▸ **WHAT IS REQUIRED**:
Treat the line containing "Recreate this object" as the first line and the final line of the material below as the last; reproduce that range exactly.

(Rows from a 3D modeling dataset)
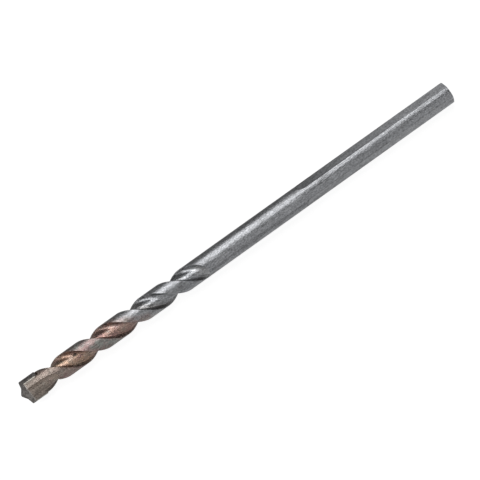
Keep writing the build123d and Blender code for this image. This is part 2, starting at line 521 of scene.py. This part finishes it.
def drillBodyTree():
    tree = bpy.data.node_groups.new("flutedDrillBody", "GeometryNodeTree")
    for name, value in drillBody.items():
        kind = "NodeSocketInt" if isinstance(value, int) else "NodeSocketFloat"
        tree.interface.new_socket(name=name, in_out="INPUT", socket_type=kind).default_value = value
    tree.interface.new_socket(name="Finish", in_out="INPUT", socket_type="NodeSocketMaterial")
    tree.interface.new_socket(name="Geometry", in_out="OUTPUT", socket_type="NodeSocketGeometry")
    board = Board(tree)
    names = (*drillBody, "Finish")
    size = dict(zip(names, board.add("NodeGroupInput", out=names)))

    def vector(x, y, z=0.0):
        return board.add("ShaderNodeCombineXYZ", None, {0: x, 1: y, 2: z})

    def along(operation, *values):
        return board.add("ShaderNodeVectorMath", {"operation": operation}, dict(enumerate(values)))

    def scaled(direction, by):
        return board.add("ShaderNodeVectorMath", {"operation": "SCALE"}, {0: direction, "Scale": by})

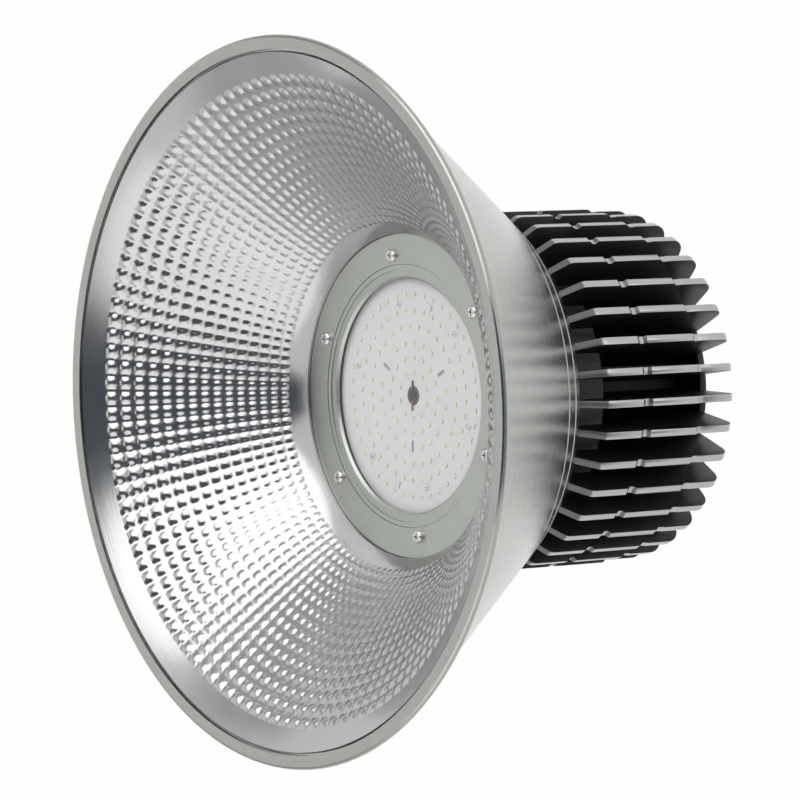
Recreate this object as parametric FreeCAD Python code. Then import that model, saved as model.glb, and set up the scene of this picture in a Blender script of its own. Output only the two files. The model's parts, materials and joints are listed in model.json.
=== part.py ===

▸ **REPLY TO THE TASK**:
Recreate this object as parametric FreeCAD Python code. Then import that model, saved as model.glb, and set up the scene of this picture in a Blender script of its own. Output only the two files. The model's parts, materials and joints are listed in model.json.
=== part.py ===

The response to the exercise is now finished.